• **TASK OBJECTIVE**: Report the number of lines where the string "that" occurs, and write nothing else.

═════ SUPPLIED MATERIAL

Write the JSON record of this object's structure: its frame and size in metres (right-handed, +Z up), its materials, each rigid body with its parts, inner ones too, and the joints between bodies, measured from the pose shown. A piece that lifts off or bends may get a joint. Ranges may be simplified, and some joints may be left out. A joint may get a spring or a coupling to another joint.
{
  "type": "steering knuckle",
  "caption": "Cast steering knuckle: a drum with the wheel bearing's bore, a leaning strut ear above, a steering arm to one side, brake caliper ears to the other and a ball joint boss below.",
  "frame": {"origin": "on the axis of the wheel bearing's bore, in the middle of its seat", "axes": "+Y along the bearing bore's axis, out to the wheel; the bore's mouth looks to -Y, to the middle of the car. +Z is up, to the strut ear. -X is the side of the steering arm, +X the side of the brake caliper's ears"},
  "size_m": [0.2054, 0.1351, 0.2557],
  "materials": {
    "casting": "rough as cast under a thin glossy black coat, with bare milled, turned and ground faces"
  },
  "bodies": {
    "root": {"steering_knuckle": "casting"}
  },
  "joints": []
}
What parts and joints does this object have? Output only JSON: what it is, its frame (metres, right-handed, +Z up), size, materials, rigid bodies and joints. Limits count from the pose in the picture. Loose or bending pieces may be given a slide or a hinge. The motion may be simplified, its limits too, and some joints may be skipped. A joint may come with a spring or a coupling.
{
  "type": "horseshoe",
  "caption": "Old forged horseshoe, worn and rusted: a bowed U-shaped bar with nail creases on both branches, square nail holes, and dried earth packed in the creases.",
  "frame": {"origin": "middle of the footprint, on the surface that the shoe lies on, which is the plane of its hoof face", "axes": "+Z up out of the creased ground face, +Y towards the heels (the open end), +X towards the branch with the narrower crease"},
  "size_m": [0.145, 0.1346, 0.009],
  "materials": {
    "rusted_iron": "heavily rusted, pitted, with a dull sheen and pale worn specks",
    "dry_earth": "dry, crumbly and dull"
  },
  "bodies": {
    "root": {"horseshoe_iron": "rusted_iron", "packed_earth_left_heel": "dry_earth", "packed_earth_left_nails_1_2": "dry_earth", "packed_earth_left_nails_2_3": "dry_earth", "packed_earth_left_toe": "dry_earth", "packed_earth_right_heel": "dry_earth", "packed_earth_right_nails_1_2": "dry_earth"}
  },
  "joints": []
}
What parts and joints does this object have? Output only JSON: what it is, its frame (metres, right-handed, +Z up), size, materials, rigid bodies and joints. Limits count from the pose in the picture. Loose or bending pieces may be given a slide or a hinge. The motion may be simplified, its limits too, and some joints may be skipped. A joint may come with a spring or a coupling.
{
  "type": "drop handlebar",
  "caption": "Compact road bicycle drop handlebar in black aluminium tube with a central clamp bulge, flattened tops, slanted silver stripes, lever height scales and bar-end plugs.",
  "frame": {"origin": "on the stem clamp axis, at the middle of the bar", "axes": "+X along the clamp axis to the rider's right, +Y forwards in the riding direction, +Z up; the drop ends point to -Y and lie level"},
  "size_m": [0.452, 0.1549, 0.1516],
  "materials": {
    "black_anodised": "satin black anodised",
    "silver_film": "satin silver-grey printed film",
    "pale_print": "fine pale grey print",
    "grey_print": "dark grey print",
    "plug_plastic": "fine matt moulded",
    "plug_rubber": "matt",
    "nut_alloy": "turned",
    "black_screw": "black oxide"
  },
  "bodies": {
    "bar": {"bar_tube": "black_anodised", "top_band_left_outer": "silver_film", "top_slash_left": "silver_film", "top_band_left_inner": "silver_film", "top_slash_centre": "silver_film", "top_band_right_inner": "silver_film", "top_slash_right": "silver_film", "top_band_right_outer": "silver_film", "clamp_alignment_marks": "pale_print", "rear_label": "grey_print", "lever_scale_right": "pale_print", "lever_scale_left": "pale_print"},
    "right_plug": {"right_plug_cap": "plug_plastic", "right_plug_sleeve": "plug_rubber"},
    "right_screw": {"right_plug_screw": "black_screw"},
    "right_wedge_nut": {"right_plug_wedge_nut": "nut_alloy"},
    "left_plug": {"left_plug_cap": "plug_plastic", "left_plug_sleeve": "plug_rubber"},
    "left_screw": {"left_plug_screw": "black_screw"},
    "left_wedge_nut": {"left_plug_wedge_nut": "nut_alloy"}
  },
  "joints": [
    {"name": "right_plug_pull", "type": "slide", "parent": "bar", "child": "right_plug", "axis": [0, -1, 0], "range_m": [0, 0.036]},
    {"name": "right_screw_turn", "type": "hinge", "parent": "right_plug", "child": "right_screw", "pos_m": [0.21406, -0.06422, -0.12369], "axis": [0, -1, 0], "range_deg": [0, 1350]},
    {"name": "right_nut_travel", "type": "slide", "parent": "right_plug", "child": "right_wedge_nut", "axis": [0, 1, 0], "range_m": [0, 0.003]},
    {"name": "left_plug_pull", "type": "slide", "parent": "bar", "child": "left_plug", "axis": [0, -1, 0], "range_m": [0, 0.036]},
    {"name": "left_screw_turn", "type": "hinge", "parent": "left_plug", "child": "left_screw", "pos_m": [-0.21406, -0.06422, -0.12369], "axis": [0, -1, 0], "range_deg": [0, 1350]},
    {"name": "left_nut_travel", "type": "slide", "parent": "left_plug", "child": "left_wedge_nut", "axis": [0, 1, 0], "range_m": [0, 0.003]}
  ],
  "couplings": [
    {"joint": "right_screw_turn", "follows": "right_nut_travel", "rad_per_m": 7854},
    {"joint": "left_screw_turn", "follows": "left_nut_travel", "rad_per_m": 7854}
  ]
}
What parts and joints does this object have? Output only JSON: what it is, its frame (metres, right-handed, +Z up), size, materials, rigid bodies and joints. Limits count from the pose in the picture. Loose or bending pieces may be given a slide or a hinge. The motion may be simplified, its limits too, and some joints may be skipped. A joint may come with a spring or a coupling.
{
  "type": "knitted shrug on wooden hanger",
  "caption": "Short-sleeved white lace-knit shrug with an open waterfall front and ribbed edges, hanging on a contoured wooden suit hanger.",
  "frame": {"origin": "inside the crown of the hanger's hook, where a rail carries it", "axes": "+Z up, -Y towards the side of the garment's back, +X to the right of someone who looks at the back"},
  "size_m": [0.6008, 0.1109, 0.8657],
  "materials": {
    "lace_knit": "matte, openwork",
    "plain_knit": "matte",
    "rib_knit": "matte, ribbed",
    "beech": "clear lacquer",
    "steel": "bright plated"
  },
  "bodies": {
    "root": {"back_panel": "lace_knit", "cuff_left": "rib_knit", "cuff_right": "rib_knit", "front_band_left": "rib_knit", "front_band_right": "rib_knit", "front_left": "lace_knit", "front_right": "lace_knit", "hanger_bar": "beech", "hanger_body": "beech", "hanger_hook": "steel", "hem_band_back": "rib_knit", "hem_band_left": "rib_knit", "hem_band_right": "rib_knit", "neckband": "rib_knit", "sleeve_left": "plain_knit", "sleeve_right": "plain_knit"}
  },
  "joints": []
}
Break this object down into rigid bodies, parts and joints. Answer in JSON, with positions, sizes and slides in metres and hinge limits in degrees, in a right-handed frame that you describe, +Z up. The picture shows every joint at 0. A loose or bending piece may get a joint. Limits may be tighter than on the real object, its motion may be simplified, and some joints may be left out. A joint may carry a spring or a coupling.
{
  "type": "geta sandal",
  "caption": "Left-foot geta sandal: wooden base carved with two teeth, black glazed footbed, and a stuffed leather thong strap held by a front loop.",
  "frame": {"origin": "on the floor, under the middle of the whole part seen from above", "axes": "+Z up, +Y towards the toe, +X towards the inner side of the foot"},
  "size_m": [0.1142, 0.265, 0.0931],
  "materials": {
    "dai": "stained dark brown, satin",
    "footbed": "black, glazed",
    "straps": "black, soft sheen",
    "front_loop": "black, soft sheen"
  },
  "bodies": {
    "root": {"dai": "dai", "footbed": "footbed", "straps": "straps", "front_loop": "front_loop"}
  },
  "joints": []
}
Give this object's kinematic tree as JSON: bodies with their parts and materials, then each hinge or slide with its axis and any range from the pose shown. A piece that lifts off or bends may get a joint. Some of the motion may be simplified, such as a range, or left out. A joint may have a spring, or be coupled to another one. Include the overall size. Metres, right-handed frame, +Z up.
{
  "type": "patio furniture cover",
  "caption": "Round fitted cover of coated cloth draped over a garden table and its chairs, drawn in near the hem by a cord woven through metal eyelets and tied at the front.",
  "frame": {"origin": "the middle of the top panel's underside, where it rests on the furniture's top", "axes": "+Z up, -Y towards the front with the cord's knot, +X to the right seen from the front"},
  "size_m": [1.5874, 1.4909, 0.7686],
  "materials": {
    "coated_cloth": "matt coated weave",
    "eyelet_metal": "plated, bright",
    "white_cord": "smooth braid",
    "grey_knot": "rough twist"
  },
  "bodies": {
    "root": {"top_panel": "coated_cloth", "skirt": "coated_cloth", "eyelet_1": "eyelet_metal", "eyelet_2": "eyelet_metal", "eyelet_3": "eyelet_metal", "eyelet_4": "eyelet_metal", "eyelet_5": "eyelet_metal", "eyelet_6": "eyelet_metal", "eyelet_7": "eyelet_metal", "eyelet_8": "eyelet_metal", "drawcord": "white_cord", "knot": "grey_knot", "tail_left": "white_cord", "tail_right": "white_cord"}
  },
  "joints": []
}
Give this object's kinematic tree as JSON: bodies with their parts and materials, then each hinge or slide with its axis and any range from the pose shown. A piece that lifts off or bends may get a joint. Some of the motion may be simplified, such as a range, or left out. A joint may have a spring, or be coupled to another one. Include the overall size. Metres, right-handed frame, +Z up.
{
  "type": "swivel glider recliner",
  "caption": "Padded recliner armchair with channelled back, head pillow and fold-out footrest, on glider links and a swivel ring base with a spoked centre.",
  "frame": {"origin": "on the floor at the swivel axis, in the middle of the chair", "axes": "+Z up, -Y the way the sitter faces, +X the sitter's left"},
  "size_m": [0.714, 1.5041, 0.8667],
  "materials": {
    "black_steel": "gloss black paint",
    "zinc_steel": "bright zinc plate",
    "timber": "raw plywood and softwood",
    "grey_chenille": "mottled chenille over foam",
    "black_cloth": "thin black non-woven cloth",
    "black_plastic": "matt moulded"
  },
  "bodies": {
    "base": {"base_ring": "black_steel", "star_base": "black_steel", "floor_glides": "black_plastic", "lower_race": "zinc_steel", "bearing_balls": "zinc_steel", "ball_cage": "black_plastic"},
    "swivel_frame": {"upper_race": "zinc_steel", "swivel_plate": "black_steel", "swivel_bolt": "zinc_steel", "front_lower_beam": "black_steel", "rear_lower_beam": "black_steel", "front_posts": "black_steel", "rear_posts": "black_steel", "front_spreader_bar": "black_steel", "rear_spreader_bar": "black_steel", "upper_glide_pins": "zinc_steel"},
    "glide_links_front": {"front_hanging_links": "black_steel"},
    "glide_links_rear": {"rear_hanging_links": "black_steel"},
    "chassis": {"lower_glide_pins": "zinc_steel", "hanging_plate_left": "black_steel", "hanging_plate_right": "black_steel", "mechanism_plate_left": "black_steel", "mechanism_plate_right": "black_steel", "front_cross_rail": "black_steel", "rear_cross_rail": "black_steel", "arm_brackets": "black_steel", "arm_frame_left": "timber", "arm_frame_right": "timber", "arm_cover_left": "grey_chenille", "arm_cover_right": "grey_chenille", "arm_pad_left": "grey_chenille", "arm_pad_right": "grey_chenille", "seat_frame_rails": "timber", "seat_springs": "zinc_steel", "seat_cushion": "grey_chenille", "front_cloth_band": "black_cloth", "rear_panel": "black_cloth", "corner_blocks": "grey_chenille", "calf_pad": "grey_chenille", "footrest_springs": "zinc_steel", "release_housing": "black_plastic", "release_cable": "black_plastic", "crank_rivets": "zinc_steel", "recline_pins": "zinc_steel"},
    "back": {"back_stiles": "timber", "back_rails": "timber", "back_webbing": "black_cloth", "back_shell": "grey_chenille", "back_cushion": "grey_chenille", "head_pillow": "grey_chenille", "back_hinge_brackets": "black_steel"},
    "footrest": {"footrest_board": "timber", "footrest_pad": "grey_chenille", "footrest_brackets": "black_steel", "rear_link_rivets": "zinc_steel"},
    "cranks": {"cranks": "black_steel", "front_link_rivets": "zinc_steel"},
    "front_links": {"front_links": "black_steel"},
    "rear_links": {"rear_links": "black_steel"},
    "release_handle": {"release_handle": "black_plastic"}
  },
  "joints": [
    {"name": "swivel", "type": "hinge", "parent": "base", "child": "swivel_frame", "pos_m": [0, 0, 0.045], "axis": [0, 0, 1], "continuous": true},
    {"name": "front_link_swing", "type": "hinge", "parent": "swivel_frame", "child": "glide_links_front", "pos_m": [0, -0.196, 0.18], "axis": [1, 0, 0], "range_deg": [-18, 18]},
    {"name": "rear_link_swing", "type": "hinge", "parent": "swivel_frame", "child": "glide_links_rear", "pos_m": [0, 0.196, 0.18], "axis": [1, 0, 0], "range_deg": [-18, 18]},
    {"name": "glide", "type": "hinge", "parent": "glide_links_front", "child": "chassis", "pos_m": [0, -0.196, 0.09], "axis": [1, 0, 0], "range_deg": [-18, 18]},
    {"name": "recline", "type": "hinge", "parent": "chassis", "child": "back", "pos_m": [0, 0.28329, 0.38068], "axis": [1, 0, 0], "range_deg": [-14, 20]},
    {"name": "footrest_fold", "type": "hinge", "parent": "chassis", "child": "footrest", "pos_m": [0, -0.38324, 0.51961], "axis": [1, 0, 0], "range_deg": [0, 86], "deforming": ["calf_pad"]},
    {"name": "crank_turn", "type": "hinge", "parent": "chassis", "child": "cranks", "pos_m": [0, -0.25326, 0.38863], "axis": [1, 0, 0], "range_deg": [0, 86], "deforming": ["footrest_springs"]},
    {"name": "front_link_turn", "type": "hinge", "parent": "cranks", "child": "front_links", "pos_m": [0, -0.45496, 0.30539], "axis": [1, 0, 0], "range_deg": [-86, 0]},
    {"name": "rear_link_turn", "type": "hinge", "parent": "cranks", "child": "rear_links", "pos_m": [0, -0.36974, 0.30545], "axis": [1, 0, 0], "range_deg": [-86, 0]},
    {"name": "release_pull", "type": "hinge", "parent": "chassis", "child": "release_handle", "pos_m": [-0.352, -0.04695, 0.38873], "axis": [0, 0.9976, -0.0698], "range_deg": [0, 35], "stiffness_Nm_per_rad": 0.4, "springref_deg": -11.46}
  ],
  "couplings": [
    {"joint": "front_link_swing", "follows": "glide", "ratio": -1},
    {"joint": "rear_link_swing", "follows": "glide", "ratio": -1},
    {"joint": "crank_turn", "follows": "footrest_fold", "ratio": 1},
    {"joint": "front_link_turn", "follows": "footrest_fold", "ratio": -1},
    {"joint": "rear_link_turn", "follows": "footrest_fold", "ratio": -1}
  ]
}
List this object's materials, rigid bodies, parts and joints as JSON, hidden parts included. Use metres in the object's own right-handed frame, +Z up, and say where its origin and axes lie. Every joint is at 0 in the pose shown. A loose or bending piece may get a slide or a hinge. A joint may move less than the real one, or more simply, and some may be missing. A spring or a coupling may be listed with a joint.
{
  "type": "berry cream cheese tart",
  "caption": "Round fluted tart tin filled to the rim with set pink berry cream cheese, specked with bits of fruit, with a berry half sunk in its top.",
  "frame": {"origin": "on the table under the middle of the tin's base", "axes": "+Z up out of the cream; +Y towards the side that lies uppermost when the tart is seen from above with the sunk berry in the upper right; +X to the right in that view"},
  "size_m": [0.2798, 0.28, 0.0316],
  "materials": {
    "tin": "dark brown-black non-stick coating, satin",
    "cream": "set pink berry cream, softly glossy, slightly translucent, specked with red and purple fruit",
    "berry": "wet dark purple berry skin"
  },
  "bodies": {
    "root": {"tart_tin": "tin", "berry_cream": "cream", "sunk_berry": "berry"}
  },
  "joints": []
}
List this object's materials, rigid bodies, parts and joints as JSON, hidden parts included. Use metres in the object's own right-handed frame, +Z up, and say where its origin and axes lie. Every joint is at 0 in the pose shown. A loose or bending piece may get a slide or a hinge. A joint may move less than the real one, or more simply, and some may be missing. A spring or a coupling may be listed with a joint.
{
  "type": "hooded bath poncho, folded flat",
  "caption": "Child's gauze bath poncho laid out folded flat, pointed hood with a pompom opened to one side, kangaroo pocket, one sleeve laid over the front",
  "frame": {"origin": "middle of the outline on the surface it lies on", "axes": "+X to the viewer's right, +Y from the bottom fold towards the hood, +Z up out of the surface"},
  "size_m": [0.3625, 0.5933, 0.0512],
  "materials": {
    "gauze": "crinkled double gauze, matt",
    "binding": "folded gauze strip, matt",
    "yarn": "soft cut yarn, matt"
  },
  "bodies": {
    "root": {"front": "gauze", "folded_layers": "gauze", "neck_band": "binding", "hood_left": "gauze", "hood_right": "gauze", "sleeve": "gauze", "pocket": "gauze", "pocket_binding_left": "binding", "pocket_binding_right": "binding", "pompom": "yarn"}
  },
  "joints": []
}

══════════

• **THE OUTPUT**: 6